>> Start

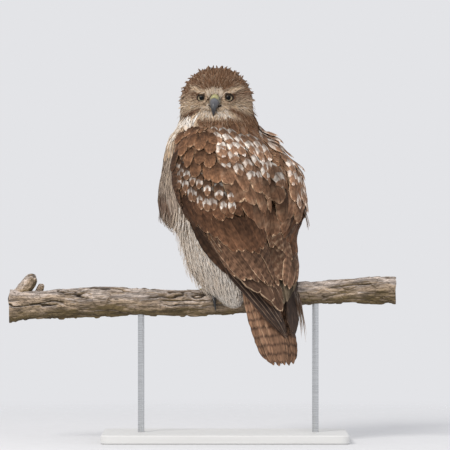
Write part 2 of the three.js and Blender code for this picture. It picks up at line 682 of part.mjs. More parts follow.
// Legs: thigh, shank, foot and four claws to a side.
const legs = {
  left: { side: -1, x: FOOT_LEFT_X, lean: { x: -8, y: -6 }, rows: LEFT_THIGH },
  right: { side: 1, x: FOOT_RIGHT_X, lean: { x: 4, y: 2 }, rows: RIGHT_THIGH },
};
const legRooms = [];
const thighRooms = [];
for (const leg of Object.values(legs)) {
  legRooms.push(foot(leg, GAP), shank(leg, GAP));
  legRooms.push(...TOES.map((toe) => claw(leg, toe, GAP)));
  thighRooms.push(thigh(leg.rows, GAP));
}
addSolid("trunk", cut(flesh.intersect(halfSpace(NECK_CUT, 0, false)), ...legRooms), FINISH.breast);
for (const [name, leg] of Object.entries(legs)) {
  for (const toe of TOES) {
    addSolid(`claw_${name}_${toe.name}`, cut(claw(leg, toe, 0), perchRoom), FINISH.claw);
  }
  const clawRooms = TOES.map((toe) => claw(leg, toe, GAP));
  const shankRoom = shank(leg, GAP);
  addSolid(`foot_${name}`, cut(foot(leg, 0), perchRoom, shankRoom, ...clawRooms), FINISH.scale);
  addSolid(`shank_${name}`, cut(shank(leg, 0), perchRoom), FINISH.scale);
  const others = name === "right" ? [thighRooms[0]] : [];
  const upper = cut(thigh(leg.rows, 0), fleshRoom, perchRoom, ...legRooms, ...others);
  addSolid(`thigh_${name}`, upper, FINISH.thigh);
}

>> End

■ What you should do: Extract all of the data shown above without alteration.

■ Answer to this problem:
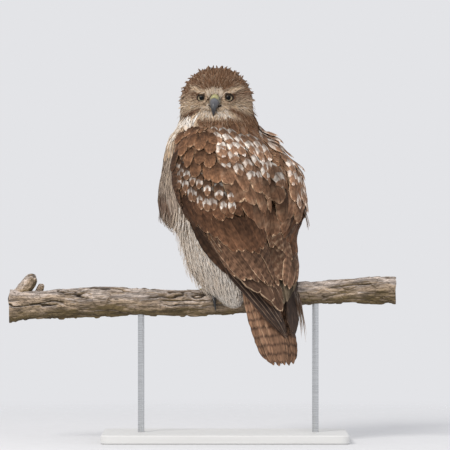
Write part 2 of the three.js and Blender code for this picture. It picks up at line 682 of part.mjs. More parts follow.
// Legs: thigh, shank, foot and four claws to a side.
const legs = {
  left: { side: -1, x: FOOT_LEFT_X, lean: { x: -8, y: -6 }, rows: LEFT_THIGH },
  right: { side: 1, x: FOOT_RIGHT_X, lean: { x: 4, y: 2 }, rows: RIGHT_THIGH },
};
const legRooms = [];
const thighRooms = [];
for (const leg of Object.values(legs)) {
  legRooms.push(foot(leg, GAP), shank(leg, GAP));
  legRooms.push(...TOES.map((toe) => claw(leg, toe, GAP)));
  thighRooms.push(thigh(leg.rows, GAP));
}
addSolid("trunk", cut(flesh.intersect(halfSpace(NECK_CUT, 0, false)), ...legRooms), FINISH.breast);
for (const [name, leg] of Object.entries(legs)) {
  for (const toe of TOES) {
    addSolid(`claw_${name}_${toe.name}`, cut(claw(leg, toe, 0), perchRoom), FINISH.claw);
  }
  const clawRooms = TOES.map((toe) => claw(leg, toe, GAP));
  const shankRoom = shank(leg, GAP);
  addSolid(`foot_${name}`, cut(foot(leg, 0), perchRoom, shankRoom, ...clawRooms), FINISH.scale);
  addSolid(`shank_${name}`, cut(shank(leg, 0), perchRoom), FINISH.scale);
  const others = name === "right" ? [thighRooms[0]] : [];
  const upper = cut(thigh(leg.rows, 0), fleshRoom, perchRoom, ...legRooms, ...others);
  addSolid(`thigh_${name}`, upper, FINISH.thigh);
}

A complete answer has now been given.